Lessons are hard to learn no matter your age, and often the hardest part of all of it is to live with the consequences and allow Him to change…to transform our hearts. Even after that happened, some of my first thoughts were what could I do better – in my own life…in teaching her? Where have I failed? How am I supposed to handle a pre-teen or a teenager when I’m failing her as a 5 year old…a 3 month old Christian?!? I mean let’s be honest…I clearly still struggle with this “sin” thing as a 30 year old.
It’s truly insane how quickly I can turn to self, to the lies, to the half truths that the enemy is SO incredibly ready to feed to me.

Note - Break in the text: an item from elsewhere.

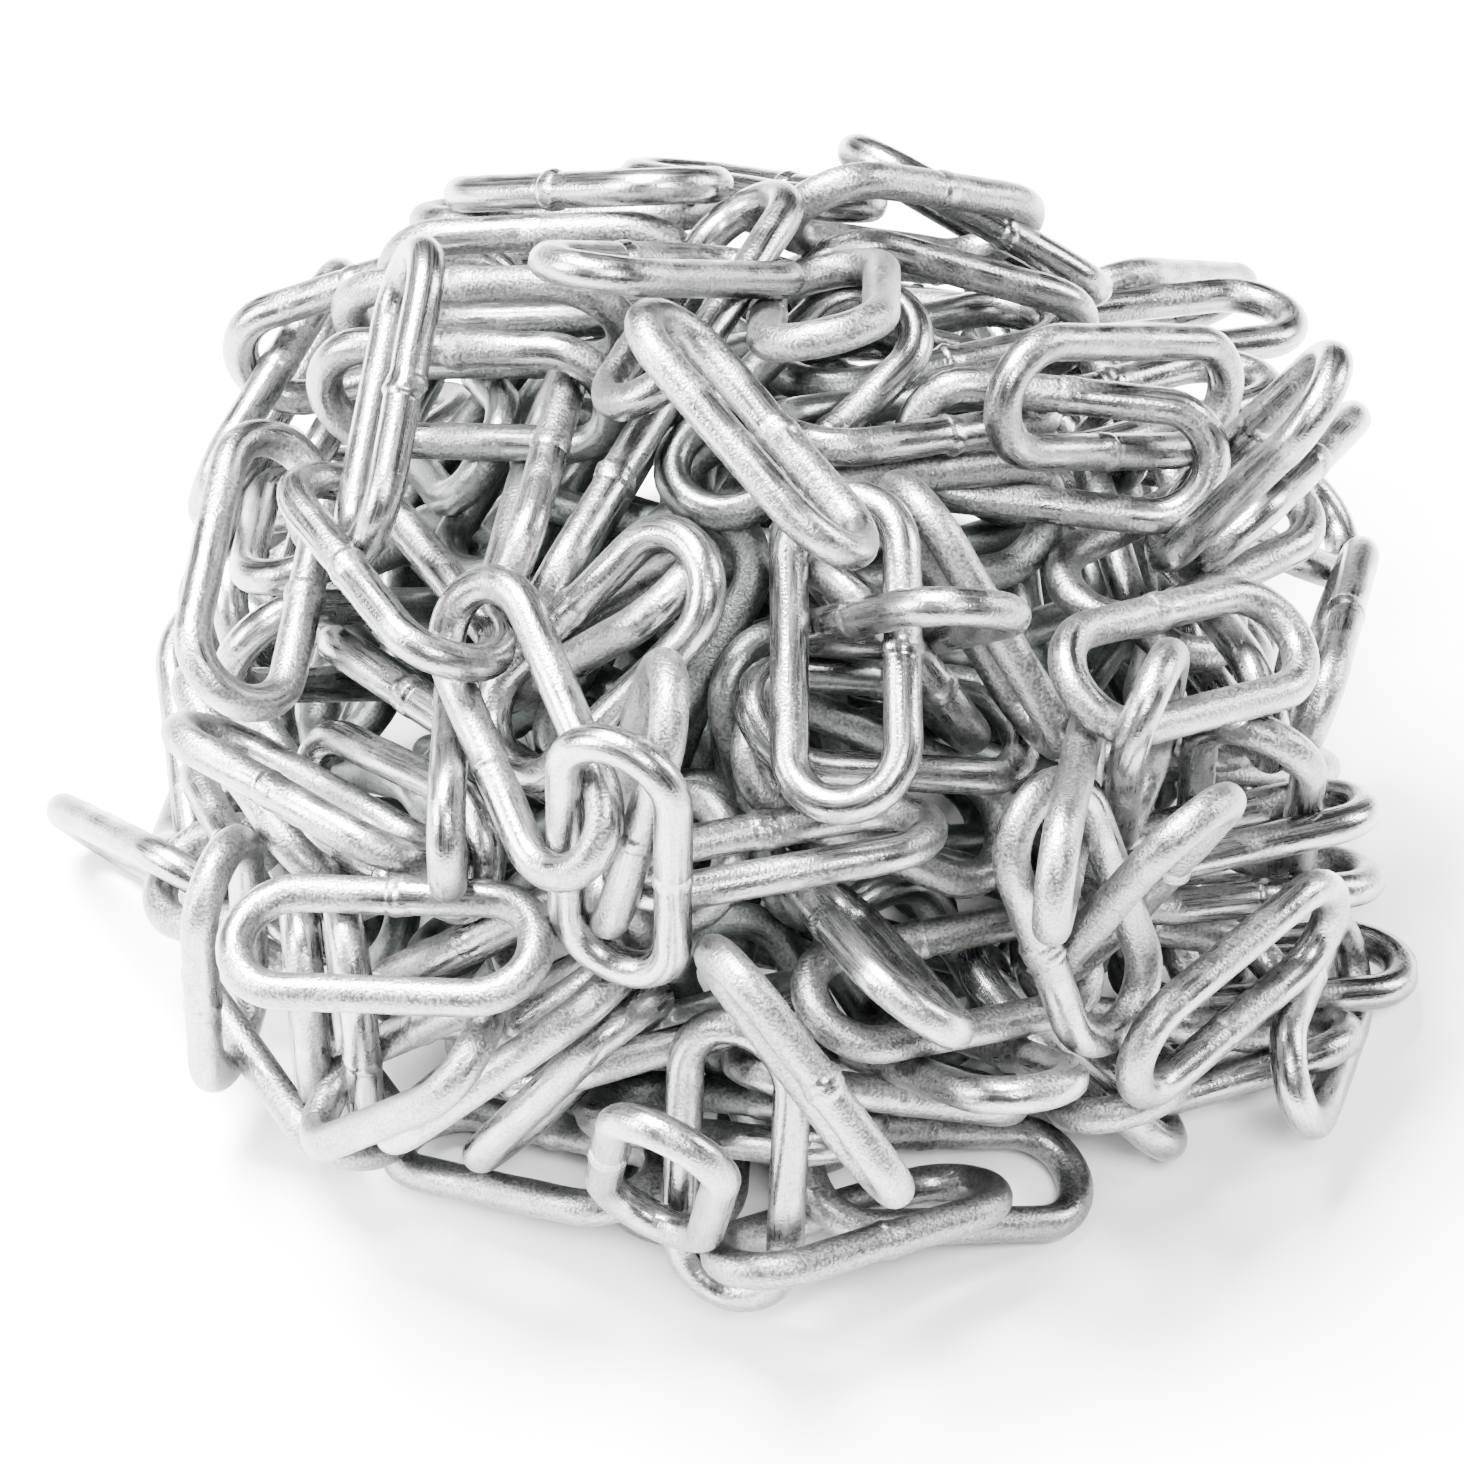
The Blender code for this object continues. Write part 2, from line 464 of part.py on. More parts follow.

Deep breaths. Today. This moment. That is what I have been given. In this moment, on that drive up Hwy 45 – that’s where I needed His forgiveness, His mercy, His grace, and His wisdom. And you know what? He gave it to me and He gave me peace – abundantly overflowing in ways I didn’t know to ask for…and He stilled my mind. He reminded me that in Him alone should I trust. Right now, in this particular moment, He hasn’t given me a pre-teen. He isn’t keeping a tally sheet and wondering if He made the right choice in creating me to be a mom. He is waiting, full of perfect gifts that He desires to give me in His perfect timing to glorify His name in the most unbelievable of ways.
He has called me to live life daily.
To follow & obey right now…and when I walk in that, there isn’t stress of grace vs consequences – a 6th chance or a severe punishment…there’s just the journey of glorifying Him with all that I am. And walking in confidence that He has chosen to unconditionally love and use me…even as a liar & a thief.
For the sake of full disclosure (and so that some of you can call me dramatic) she had taken an old key out of a dresser from my Nanna’s house…and as we started finding out it was one she asked to play with and was told no. Although the first rendition of the story was that she put it in her pocket and simply forgot it was there. Hopefully, lesson learned.